I had been killing myself hyperanalyzing the very menutia of our relationship. My mind was in a constant battle to find conclusive answers about what went wrong. I had dissected our relationship in so many ways hoping to get to the bare bones of our failed marriage. And for what? I had dismembered it to the extent that the truth was not recognizable and all that was left were the bloody remains of what used to be a beautiful relationship. Finally, I conceded to the possibility that there were no clear answers, only lessons to be learned. But the questioning, the digging and the seeking had been necessary parts of my grieivng process which ultimately concretized my belief that we create our own reality. And that if we don't confront our demons or address negative relationship patterns, we eventually become their victims. So instead of continuing my futile quest for answers, I had to struggle with idea of "knowing" I had found "the one", to accepting the fact I was wrong. And then I had to face myself.
This became way bigger than him leaving me or him being a liar and a cheater. And it was bigger than my sadness, anger or hatred toward him. Or probing the lust, friendship and attachment phases of our relationship. And it was even bigger than my admission that he had fallen out of love with me to the extent that I was no longer needed or wanted in his life. For whatever the reasons may be in the grand scheme of my life, this is where I am now. Single and living in NYC. I had a choice. I could either wallow in the past or adjust to this new reality I had created for myself. So, I decided it was no longer about "us" or losing "the one". It was about ME and finding a relationship with myself.
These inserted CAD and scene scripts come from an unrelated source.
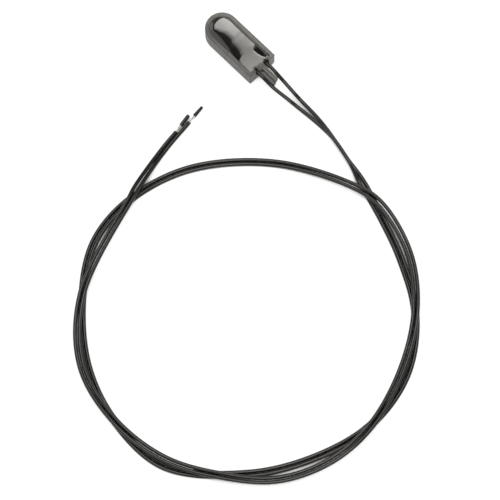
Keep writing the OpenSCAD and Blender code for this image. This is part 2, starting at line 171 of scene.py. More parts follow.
def smooth(points, step):
    """The one smooth curve through the points, with a point about every step."""
    full = [2 * points[0] - points[1]] + points + [2 * points[-1] - points[-2]]
    out = []
    for p0, p1, p2, p3 in zip(full, full[1:], full[2:], full[3:]):
        t1 = (p1 - p0).length ** 0.5
        t2 = t1 + (p2 - p1).length ** 0.5
        t3 = t2 + (p3 - p2).length ** 0.5
        count = max(2, round((p2 - p1).length / step))
        for i in range(count):
            t = t1 + (t2 - t1) * i / count
            a1 = p0.lerp(p1, t / t1)
            a2 = p1.lerp(p2, (t - t1) / (t2 - t1))
            a3 = p2.lerp(p3, (t - t2) / (t3 - t2))
            b1 = a1.lerp(a2, t / t2)
            b2 = a2.lerp(a3, (t - t1) / (t3 - t1))
            out.append(b1.lerp(b2, (t - t1) / (t2 - t1)))
    out.append(points[-1])
    for p in out:
        p.z = max(p.z, LEAD_R)
    return out


def heading(points):
    """The direction in which a path ends."""
    return (points[-1] - points[-2]).normalized()


def directions(path):
    """The direction of a path at each of its points."""
    last = len(path) - 1
    return [
        (path[min(i + 1, last)] - path[max(i - 1, 0)]).normalized() for i in range(last + 1)
    ]


def tube(path, radii, sides, first):
    """Points and faces of a closed tube, with a radius for each point of the path.

    first is the direction in which it starts.
    """
    points, faces = [], []
    for p, d, r in zip(path, [first] + directions(path)[1:], radii):
        side = d.cross(UP).normalized()
        rise = side.cross(d)
        points += [p + r * spoke(side, rise, 2 * math.pi * k / sides) for k in range(sides)]
    for i in range(len(path) - 1):
        for k in range(sides):
            a, b = i * sides + k, i * sides + (k + 1) % sides
            faces.append((a, b, b + sides, a + sides))
    faces.append(tuple(reversed(range(sides))))
    faces.append(tuple(range((len(path) - 1) * sides, len(path) * sides)))
    return points, faces


def new_mesh(name, points, faces, flat=()):
    """An object from points in millimetres; faces numbered in flat aren't smoothed."""
    mesh = bpy.data.meshes.new(name)
    mesh.from_pydata([Vector(p) * MM for p in points], [], faces)
    mesh.validate()
    for polygon in mesh.polygons:
        polygon.use_smooth = polygon.index not in flat
    obj = bpy.data.objects.new(name, mesh)
    bpy.context.scene.collection.objects.link(obj)
    return obj


# Leads

PATH_STEP = 1.2
LEAD_SIDES = 14
# Share by which the insulation's radius varies, and how fast it does from point to point
UNEVEN, UNEVEN_RATE = 0.012, 0.35
# How far the cut edge at the insulation's end is rounded
CUT_R = 0.07


def lead(name, path, seed):
    """The free lead: slightly uneven insulation, with the cut edge at its end rounded."""
    path = path[:-1] + [path[-1] - heading(path) * CUT_R, path[-1]]
    # The tube's flats, not its corners, lie at the lead's radius
    reach = LEAD_R / math.cos(math.pi / LEAD_SIDES)
    radii = [
        reach * (1 + UNEVEN * noise.noise(Vector((i * UNEVEN_RATE, seed, 0))))
        for i in range(len(path))
    ]
    radii[-1] = reach - CUT_R
    points, faces = tube(path, radii, LEAD_SIDES, ALONG)
    return new_mesh(name, points, faces, {len(faces) - 1, len(faces) - 2})


PATH_A = smooth(ROUTE_A, PATH_STEP)
PATH_B = smooth(ROUTE_B, PATH_STEP)
LEAD_A = lead("insulation_a", PATH_A, seed=3.1)
LEAD_B = lead("insulation_b", PATH_B, seed=8.7)

# Lead tips

STRAND_STEPS, STRAND_SIDES = 20, 8
# The outer strands, set evenly round the middle one
STRAND_COUNT = 6
STRAND_PITCH = 360 / STRAND_COUNT
# Pitch circle of the outer strands where the insulation grips them
GRIP_R = 0.95 * STRAND_D
# Power of the strands' arch in the window: below 1 it is blunt
ARCH_POWER = 0.7
SLUG_STEPS, SLUG_SIDES = 16, 20
SLUG_BORE_R = 1.5 * STRAND_D
# The rounding of a slug's end, in rows of distance from its side and from its end
SLUG_EDGE = ((0.09, 0.0), (0.02, 0.03))
# Share by which a slug is crushed, and how fast that changes round it and along it
CRUSH, CRUSH_ROUND, CRUSH_ALONG = 0.025, 1.3, 0.8


def turned(v, degrees):
    """A level vector, turned about the vertical."""
    a = math.radians(degrees)
    x = v.x * math.cos(a) - v.y * math.sin(a)
    y = v.x * math.sin(a) + v.y * math.cos(a)
    return Vector((x, y, 0))


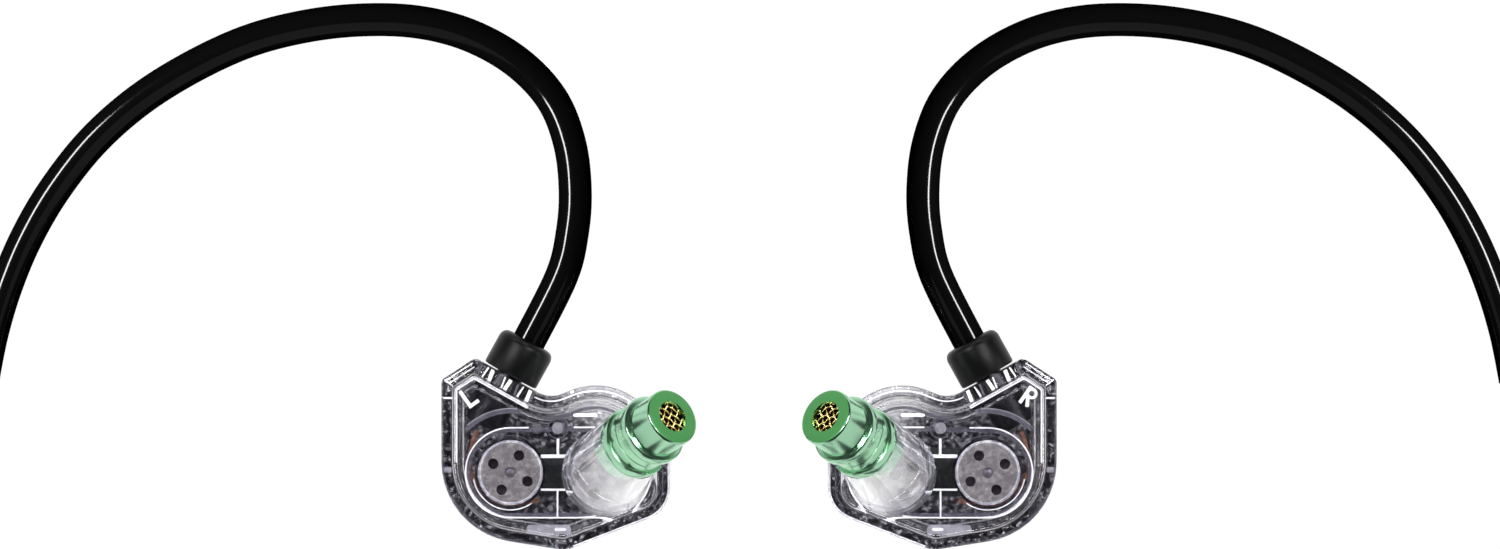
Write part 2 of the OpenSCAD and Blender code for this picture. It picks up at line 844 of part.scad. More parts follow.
outer_shell(LEFT);  // left_outer_shell
outer_shell(RIGHT);  // right_outer_shell
inner_shell(LEFT);  // left_inner_shell
inner_shell(RIGHT);  // right_inner_shell
stem(LEFT);  // left_stem
stem(RIGHT);  // right_stem
nozzle(LEFT);  // left_nozzle
nozzle(RIGHT);  // right_nozzle
nozzle_screen(LEFT);  // left_nozzle_screen
nozzle_screen(RIGHT);  // right_nozzle_screen
acoustic_damper(LEFT);  // left_acoustic_damper
acoustic_damper(RIGHT);  // right_acoustic_damper
driver_case(LEFT, rear_x);  // left_rear_driver_case
driver_case(RIGHT, rear_x);  // right_rear_driver_case
driver_case(LEFT, front_x);  // left_front_driver_case
driver_case(RIGHT, front_x);  // right_front_driver_case
driver_magnets(LEFT);  // left_driver_magnets
driver_magnets(RIGHT);  // right_driver_magnets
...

I had always thought of myself as strong and resilient. And I guess on some levels, I was. After all, in a (broken) heart-beat, I remarkably found the power to start over; relocating to NYC, returning to performing full-time and launching an extremely time-consuming business venture. BIG DEAL! I've always escaped painful emotions by hiding behind busy. That's my MO. "Hello, my name is Keex and I'm a workaholic.". I compulsively spend long hours working my ass off as an avoidance tactic, just like alcoholics find comfort in a bottle (ahem!). Work has both a numbing and euphoric effect on me. It makes me feel all giddy with responsibility and a sense of control, albeit a distorted one. Plus, it makes me feel intelligent, valued, useful and creative whenever life threatens my self-worth. And more importantly, work desensitizes me from the painful emotions of relationship conflicts, or admitting my weaknesses, or facing my own destructive patterns of behavior. I've got a nice little buzz thing happening when I'm "on the clock". I'm exempt from reality. And if I'm not burning the candle at both ends, I experience symptoms of withdrawl like restlessness and depression.
That was just one of the nasty little demons I discovered (admitted) about myself. And if that wasn't enough to grapple with, I was also slugged with the realization that I didn't trust myself anymore; my instincts, my intuition, my character judgement or my choices in men. SHIT! Maybe that would explain why two years deep (yes, TWO YEARS) into our separation I still hadn't been on a date. Nope, not even one!